REQUIREMENTS »
Repeat exactly the lines of the entries below from the one with "The FreeCAD and" through the one with "thicken(loop)", both ends included, and nothing else.

[Modeling code records]

☆ ☆ ☆

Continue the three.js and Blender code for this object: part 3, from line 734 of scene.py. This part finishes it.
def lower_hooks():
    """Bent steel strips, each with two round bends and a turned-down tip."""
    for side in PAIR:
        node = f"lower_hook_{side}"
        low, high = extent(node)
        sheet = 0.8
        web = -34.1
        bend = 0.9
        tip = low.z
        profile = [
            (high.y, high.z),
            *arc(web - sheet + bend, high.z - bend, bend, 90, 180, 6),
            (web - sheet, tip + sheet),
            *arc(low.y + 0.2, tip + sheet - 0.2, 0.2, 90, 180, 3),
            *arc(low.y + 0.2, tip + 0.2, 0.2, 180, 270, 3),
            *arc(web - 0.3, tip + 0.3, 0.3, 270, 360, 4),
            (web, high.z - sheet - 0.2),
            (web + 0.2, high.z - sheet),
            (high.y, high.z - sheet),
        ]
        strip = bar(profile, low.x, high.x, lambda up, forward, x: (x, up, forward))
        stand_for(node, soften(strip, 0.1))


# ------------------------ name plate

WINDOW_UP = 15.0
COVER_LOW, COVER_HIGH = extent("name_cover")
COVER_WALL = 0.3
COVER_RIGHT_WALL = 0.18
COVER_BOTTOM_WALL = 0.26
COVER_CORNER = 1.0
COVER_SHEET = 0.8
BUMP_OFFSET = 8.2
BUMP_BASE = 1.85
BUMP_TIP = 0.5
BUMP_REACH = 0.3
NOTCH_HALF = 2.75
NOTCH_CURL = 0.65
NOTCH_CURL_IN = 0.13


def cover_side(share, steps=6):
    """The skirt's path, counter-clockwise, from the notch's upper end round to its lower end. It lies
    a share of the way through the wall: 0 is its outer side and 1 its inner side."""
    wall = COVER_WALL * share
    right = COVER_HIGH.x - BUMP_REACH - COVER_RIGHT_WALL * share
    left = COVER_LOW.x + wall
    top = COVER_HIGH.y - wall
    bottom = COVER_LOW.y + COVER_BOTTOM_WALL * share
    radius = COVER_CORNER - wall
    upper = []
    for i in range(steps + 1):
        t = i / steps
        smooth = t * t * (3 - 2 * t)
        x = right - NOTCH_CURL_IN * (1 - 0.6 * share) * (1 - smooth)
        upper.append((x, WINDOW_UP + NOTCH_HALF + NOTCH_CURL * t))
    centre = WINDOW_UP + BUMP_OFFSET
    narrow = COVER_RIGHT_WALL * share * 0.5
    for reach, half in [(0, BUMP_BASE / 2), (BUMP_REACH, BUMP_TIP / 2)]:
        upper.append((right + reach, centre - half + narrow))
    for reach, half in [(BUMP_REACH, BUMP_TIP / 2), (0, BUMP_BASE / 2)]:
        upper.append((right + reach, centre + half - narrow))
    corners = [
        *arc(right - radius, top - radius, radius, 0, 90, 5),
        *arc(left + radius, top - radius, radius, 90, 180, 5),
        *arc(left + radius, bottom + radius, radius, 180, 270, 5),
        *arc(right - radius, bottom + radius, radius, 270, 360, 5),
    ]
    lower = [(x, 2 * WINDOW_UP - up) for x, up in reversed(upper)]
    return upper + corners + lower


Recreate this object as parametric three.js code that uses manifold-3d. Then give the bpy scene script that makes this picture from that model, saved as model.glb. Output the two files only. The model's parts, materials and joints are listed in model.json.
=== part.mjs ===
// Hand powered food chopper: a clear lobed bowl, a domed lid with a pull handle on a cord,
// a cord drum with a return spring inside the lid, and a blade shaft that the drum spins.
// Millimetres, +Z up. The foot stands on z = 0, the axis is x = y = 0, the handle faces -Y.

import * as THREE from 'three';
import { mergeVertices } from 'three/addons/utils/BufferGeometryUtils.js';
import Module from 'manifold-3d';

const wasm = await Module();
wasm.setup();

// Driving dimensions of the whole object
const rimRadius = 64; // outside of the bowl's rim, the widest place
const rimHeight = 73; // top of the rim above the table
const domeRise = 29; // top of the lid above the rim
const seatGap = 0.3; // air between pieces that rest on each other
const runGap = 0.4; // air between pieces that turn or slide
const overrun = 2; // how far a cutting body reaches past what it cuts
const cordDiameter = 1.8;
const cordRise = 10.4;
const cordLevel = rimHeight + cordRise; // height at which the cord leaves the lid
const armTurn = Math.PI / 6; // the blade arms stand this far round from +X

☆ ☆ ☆

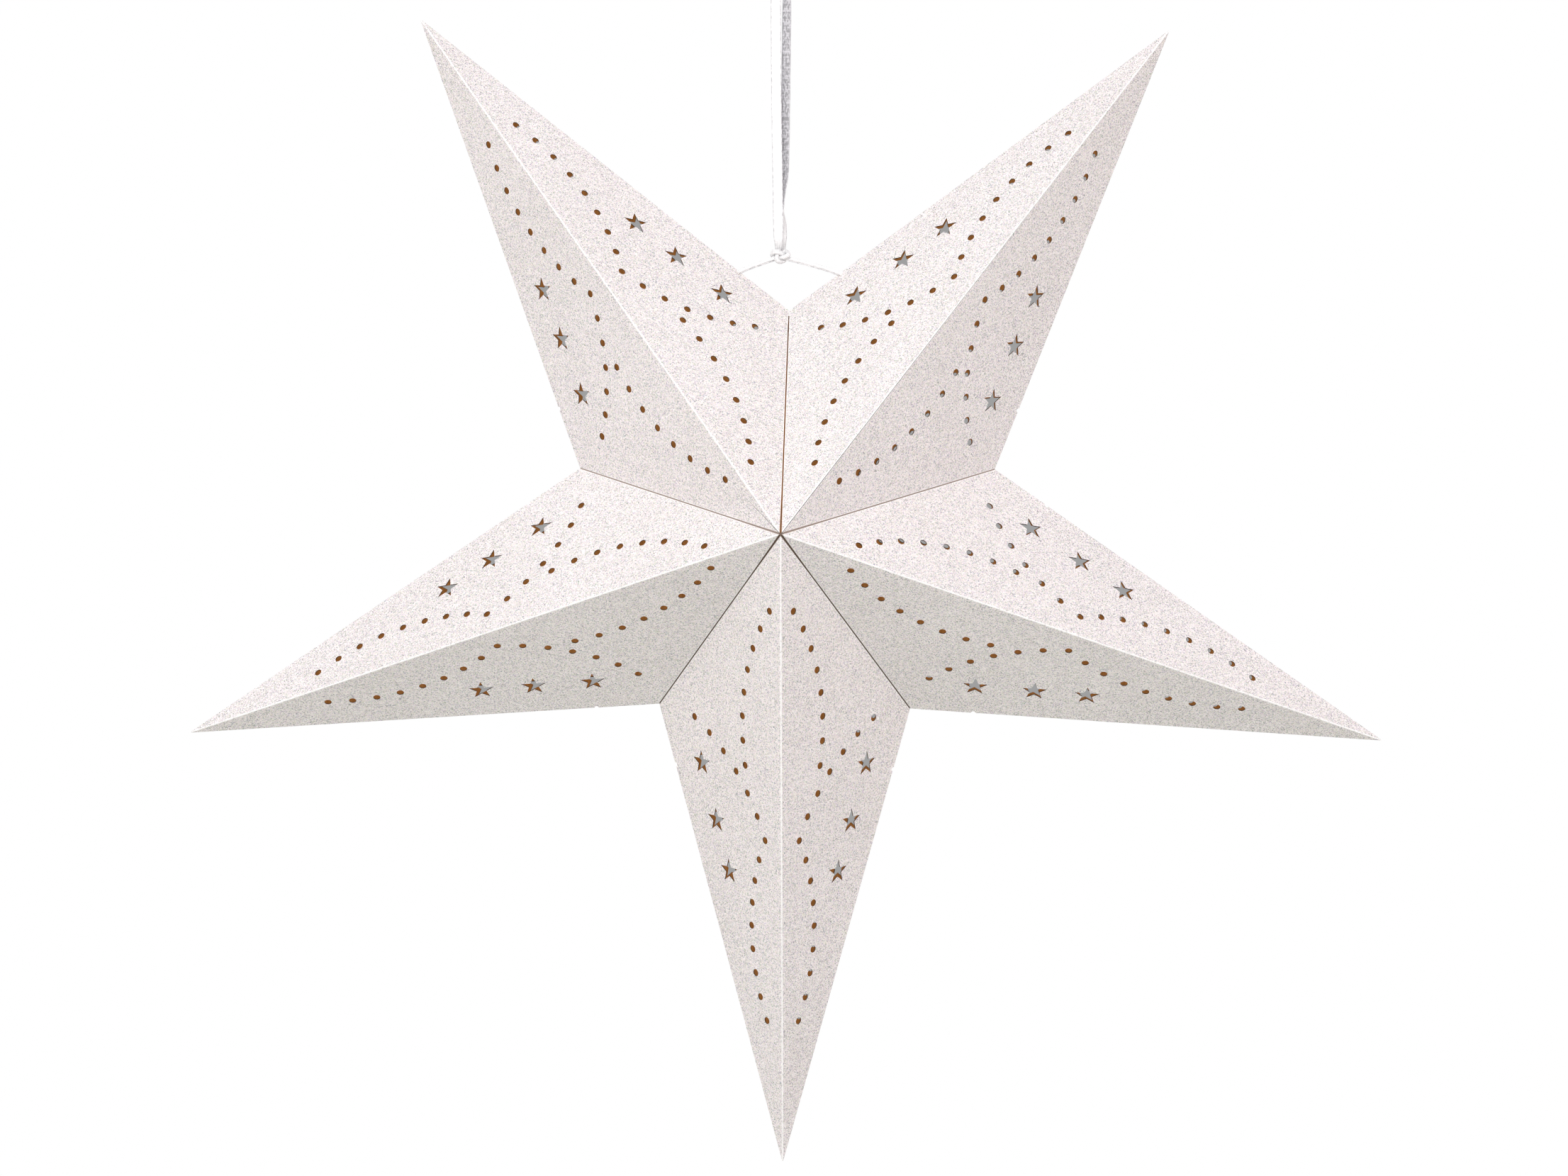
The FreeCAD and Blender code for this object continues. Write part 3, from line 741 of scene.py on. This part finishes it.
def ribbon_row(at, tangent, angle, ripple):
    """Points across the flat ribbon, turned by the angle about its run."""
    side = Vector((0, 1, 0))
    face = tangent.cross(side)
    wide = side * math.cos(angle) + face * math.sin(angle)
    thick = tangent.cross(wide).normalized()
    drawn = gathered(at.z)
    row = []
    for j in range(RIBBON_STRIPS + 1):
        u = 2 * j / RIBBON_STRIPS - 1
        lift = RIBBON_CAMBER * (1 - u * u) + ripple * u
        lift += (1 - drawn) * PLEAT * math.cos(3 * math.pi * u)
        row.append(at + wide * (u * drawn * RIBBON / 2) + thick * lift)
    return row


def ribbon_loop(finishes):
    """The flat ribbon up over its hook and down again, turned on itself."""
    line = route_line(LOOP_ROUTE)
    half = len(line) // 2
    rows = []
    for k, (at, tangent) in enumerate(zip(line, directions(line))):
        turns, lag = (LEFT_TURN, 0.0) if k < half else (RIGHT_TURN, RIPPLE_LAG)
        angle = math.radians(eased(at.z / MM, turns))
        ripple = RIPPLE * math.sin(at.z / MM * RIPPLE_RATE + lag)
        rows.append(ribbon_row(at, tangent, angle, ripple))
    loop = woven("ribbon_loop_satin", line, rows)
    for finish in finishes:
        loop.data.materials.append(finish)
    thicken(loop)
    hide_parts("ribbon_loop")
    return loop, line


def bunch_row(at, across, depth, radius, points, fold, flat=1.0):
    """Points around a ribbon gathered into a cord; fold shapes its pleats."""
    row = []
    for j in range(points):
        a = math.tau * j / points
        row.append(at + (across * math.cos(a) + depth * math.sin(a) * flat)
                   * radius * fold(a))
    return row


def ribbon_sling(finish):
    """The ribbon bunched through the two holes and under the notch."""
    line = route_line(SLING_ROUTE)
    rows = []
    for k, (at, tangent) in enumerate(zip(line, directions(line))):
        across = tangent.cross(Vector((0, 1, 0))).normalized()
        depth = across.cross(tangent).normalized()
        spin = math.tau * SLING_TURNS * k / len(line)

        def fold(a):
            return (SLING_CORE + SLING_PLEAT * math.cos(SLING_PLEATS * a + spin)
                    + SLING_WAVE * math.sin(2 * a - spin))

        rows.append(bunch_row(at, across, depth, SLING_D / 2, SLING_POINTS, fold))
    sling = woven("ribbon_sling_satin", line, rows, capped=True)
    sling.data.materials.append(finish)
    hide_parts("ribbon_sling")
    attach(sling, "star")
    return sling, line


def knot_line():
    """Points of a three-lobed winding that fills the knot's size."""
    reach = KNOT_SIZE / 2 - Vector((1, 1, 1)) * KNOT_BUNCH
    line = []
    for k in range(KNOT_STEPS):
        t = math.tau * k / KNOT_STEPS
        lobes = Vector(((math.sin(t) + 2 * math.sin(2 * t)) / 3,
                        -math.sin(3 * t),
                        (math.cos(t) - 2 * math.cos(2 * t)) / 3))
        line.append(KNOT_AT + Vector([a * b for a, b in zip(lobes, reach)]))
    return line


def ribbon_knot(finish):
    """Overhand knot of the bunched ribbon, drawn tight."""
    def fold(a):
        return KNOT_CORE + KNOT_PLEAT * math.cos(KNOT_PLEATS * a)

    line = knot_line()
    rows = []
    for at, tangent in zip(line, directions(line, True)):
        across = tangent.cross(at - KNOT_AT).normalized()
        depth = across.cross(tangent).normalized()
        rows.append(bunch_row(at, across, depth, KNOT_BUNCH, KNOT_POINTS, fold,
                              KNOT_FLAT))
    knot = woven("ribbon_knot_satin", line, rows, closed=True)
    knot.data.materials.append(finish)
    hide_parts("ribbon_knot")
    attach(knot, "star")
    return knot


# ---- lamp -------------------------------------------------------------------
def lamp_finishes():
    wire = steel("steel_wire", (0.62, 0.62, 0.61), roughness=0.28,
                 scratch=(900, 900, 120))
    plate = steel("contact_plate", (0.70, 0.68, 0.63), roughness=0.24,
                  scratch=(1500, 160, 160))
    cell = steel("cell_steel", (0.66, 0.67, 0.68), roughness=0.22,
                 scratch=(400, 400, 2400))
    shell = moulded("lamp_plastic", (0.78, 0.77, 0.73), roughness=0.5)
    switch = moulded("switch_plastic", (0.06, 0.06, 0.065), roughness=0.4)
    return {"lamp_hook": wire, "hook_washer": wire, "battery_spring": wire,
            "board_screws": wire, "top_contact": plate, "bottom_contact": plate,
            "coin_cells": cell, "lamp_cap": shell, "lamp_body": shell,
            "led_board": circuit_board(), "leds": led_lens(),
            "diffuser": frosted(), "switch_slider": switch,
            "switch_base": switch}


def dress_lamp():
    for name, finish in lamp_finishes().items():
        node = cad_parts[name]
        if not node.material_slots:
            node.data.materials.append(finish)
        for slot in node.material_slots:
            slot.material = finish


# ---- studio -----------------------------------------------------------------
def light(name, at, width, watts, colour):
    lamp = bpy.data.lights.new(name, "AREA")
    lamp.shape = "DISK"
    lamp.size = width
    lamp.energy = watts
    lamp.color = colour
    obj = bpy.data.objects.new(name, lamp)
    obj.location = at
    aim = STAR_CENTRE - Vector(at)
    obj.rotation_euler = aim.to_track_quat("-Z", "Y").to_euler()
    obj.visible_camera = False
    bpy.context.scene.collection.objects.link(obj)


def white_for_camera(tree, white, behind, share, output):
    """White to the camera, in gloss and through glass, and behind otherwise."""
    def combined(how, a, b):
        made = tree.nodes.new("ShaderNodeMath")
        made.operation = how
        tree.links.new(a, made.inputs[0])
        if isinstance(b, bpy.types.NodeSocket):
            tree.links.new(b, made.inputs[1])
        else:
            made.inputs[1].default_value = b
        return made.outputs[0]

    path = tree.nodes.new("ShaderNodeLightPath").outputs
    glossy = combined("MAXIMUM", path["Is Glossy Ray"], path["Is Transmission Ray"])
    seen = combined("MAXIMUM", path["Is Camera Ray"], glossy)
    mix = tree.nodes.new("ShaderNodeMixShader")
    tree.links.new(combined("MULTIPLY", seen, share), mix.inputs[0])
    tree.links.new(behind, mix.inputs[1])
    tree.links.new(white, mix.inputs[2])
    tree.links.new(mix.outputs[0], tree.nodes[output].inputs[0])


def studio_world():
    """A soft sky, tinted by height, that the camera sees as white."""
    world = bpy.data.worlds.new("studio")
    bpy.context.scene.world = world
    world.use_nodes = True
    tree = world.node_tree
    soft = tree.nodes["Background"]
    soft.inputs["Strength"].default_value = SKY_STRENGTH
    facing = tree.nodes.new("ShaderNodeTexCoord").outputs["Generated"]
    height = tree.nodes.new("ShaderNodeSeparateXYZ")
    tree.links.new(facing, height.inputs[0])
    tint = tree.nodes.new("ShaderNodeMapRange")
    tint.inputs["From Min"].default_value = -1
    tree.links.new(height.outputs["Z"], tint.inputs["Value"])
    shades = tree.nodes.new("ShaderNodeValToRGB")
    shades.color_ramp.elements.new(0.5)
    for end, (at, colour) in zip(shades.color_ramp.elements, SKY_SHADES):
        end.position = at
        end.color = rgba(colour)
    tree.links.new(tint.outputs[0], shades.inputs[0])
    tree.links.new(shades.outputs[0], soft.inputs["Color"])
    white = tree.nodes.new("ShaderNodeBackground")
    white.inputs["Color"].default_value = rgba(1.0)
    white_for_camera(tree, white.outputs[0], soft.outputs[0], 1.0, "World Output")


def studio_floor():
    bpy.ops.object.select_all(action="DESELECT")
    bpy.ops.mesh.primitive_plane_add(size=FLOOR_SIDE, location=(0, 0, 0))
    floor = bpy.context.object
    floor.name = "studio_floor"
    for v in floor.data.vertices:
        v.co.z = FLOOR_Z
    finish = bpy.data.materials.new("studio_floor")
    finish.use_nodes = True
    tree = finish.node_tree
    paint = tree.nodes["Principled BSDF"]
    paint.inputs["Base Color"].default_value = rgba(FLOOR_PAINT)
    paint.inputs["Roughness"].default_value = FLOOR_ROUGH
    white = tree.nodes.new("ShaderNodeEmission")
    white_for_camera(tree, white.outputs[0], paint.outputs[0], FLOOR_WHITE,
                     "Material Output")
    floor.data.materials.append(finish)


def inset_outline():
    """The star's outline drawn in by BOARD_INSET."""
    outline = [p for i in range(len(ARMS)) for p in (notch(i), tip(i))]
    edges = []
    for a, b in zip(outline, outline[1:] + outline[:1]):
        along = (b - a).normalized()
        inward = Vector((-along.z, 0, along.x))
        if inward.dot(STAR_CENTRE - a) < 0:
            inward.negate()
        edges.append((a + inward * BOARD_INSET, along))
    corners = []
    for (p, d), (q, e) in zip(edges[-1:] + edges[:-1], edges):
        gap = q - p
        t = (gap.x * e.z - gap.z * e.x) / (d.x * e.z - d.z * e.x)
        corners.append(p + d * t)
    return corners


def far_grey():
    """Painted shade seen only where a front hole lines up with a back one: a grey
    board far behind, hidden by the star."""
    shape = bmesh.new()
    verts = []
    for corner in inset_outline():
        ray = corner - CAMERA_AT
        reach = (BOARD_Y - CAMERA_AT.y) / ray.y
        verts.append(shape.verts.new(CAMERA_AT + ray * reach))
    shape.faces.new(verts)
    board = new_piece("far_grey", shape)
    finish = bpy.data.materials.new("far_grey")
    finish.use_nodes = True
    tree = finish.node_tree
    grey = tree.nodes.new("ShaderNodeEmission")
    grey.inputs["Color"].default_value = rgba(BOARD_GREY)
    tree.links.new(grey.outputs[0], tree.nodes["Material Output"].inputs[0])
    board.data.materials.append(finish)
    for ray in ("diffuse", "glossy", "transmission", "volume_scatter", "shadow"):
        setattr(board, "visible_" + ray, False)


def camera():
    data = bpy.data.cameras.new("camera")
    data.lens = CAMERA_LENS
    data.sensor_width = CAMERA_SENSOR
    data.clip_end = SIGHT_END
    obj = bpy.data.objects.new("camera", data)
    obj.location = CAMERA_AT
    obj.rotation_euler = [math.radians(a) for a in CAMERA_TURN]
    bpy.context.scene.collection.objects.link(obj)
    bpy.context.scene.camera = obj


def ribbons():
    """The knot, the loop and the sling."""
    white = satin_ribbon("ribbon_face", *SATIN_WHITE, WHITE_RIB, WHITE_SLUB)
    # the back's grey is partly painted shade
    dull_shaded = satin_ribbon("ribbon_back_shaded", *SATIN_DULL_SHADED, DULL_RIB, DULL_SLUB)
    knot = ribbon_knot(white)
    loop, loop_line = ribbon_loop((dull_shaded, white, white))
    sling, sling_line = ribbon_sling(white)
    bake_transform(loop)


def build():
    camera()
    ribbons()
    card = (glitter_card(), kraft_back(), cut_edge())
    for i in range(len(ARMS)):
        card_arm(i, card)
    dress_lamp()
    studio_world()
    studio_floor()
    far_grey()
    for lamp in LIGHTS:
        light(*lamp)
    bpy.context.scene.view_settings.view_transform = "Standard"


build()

☆ ☆ ☆

REPLY TO THE TASK »
The FreeCAD and Blender code for this object continues. Write part 3, from line 741 of scene.py on. This part finishes it.
def ribbon_row(at, tangent, angle, ripple):
    """Points across the flat ribbon, turned by the angle about its run."""
    side = Vector((0, 1, 0))
    face = tangent.cross(side)
    wide = side * math.cos(angle) + face * math.sin(angle)
    thick = tangent.cross(wide).normalized()
    drawn = gathered(at.z)
    row = []
    for j in range(RIBBON_STRIPS + 1):
        u = 2 * j / RIBBON_STRIPS - 1
        lift = RIBBON_CAMBER * (1 - u * u) + ripple * u
        lift += (1 - drawn) * PLEAT * math.cos(3 * math.pi * u)
        row.append(at + wide * (u * drawn * RIBBON / 2) + thick * lift)
    return row


def ribbon_loop(finishes):
    """The flat ribbon up over its hook and down again, turned on itself."""
    line = route_line(LOOP_ROUTE)
    half = len(line) // 2
    rows = []
    for k, (at, tangent) in enumerate(zip(line, directions(line))):
        turns, lag = (LEFT_TURN, 0.0) if k < half else (RIGHT_TURN, RIPPLE_LAG)
        angle = math.radians(eased(at.z / MM, turns))
        ripple = RIPPLE * math.sin(at.z / MM * RIPPLE_RATE + lag)
        rows.append(ribbon_row(at, tangent, angle, ripple))
    loop = woven("ribbon_loop_satin", line, rows)
    for finish in finishes:
        loop.data.materials.append(finish)
    thicken(loop)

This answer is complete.